# Ryobi 410R cultivator (MTD)



## popbreed (Jun 16, 2007)

Newbie on the forum who needs some help. The subject cultivator developed a problem whereby it would not idle in fact it ran nearly wide open no matter what I did. Took carb apart, removed the mixture screw locks, no matter where the screws were, machine still ran wide open. Tried to find a carb kit, Zama C1U, with no luick. Bought a complete new carb from MTD website. Did not know about the Zama web site then. Installed new carb and cannot start it. Will start with gas mixture squirted in the carb but quits as soon as it is gone.
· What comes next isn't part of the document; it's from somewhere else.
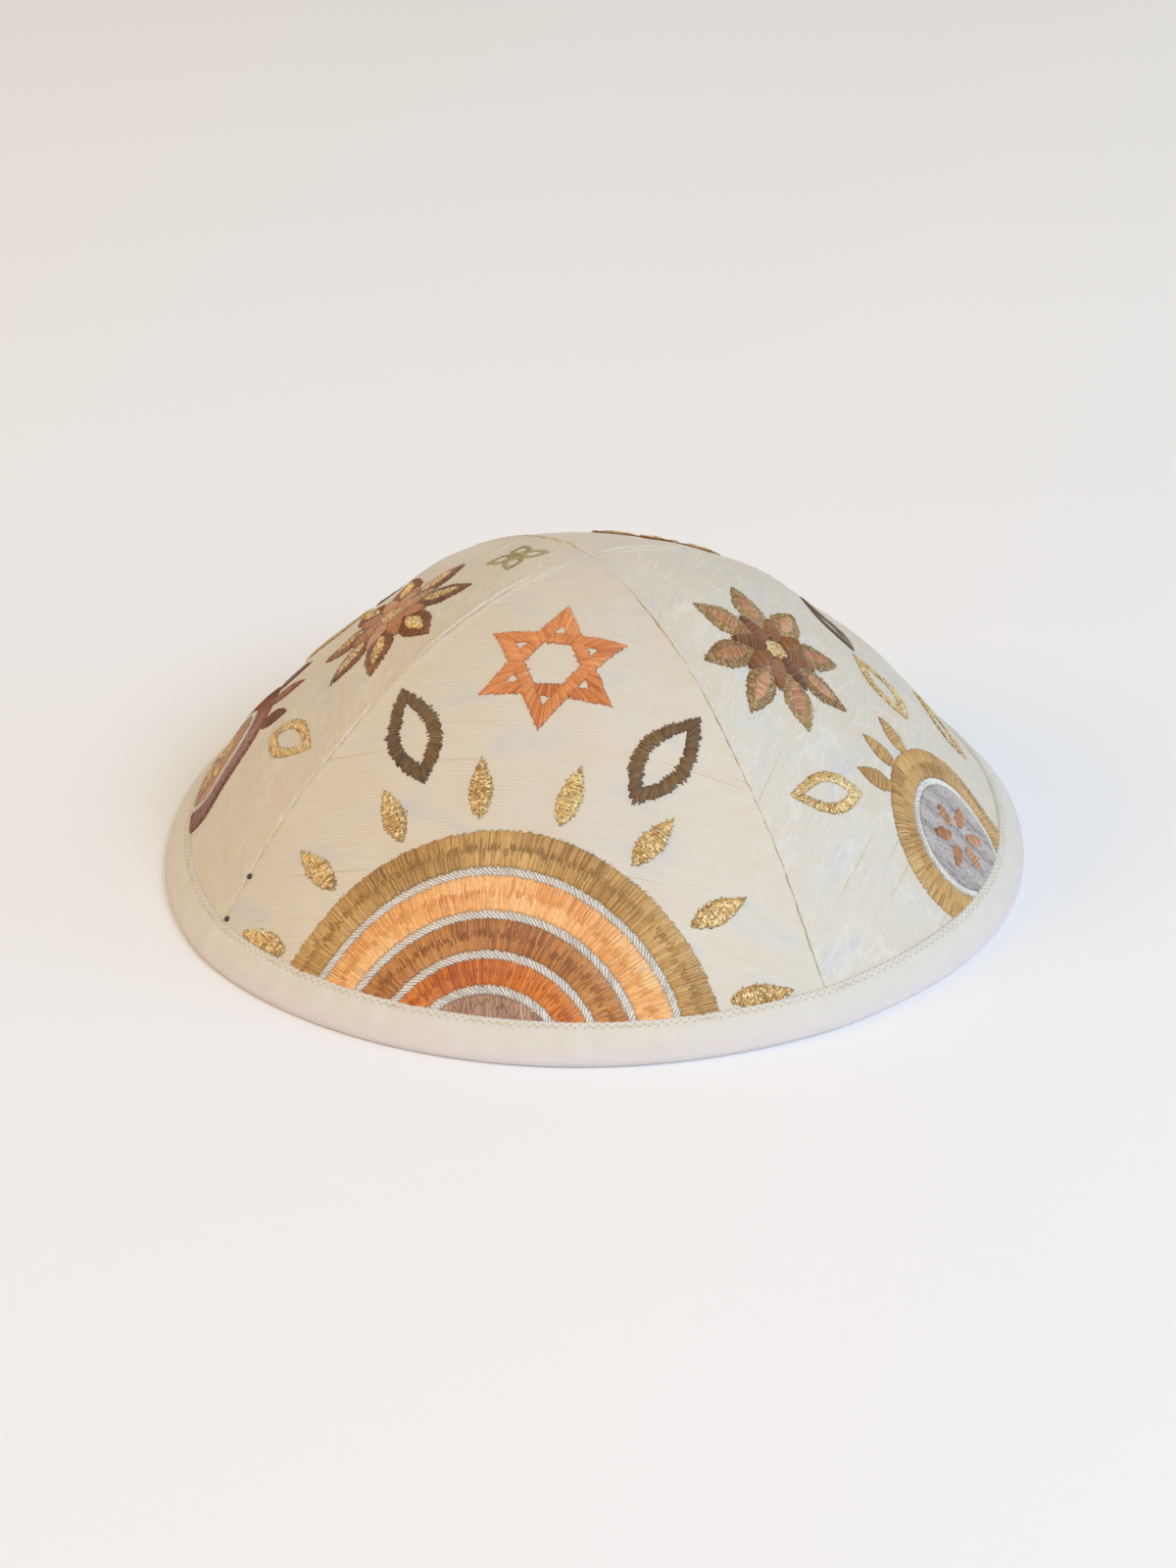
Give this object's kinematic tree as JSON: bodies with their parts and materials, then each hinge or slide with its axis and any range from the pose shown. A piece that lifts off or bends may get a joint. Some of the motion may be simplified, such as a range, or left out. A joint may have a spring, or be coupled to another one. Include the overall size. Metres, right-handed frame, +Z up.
{
  "type": "kippah",
  "caption": "Embroidered silk kippah: a shallow open dome of sewn gores with a folded tape binding round its rim.",
  "frame": {"origin": "middle of the rim's footprint on the floor, under the crown", "axes": "+Z up through the crown; -Y is the front, the middle of gore_front; +X is the middle of gore_right"},
  "size_m": [0.1788, 0.1769, 0.0648],
  "materials": {
    "gore_front": "ivory dupioni silk, softly lustrous, with embroidery added in the visual",
    "gore_right": "ivory dupioni silk, softly lustrous, with embroidery added in the visual",
    "gore_back": "ivory dupioni silk, softly lustrous, with embroidery added in the visual",
    "gore_left": "ivory dupioni silk, softly lustrous, with embroidery added in the visual",
    "rim_binding": "matt woven cotton-silk bias tape, edge-stitched"
  },
  "bodies": {
    "root": {"gore_front": "gore_front", "gore_right": "gore_right", "gore_back": "gore_back", "gore_left": "gore_left", "rim_binding": "rim_binding"}
  },
  "joints": []
}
Primer bulb is pulling fuel thru the carb and back into the tank OK. Put ther old carb back on and it reverts to starting but then running wide open. Have not taken the stops off the new carb mixture screws yet. Acts like no fuel going into carb but yet The primer bulb pulls the fuel back to the tank. any suggestions to do next? Thanks

POP


----------



## geogrubb (Jul 28, 2006)

Is it possible something has let the throttle cable slip and the throttle really never lets the carb go to idle, I had it happen with a Stihl trimmer. Have a good one. Geo


----------



## justin3 (Apr 10, 2007)

Hey popbreed welcome to the forum, first of all do the obvious and clean the spark plug. Then check to make sure the throttle cable is working properly. As for the new carb not working, I would guess it was sitting in stock for awhile and the diaphragm hardened. I had that happen to me twice and had to order new diaphragms. Now If I recall my Ryobi tiller I remember the black line that feeds the throttle cable into the plasic housing would fall out while removing the carb, then it would get hung up and cause the throttle to stay open even when the throttle on the handle looked to be at idle. Im not sure if you have the same tiller as me though.


----------



## popbreed (Jun 16, 2007)

*Ryobi 401R*

Thanks for the replies. I checked the throttle cable to be sure and it is working correctly. With the original carb, the throttle shaft is returning to idle position. I wondered about shelf storage iossue with the new carb also. I am not sure how the fuel flows thru the carb and what the primer bulb is telling me. The vacuum passage way is OK since the old carb does not have a problem (I used the same gasket to rule that out). If the small spring loaded valve in the carb is stuck shut, would that stop the fuel from getting into the feed circuitwhile permitting the primer bulb circuit to pull fuel thru? Thanks again for the help.

POP


----------



## geogrubb (Jul 28, 2006)

Yes if the needle valve is stuck(this is where the normal flow of fuel comes from) your carb will not work, get it free and things should work much better. Have a good one. Geo


----------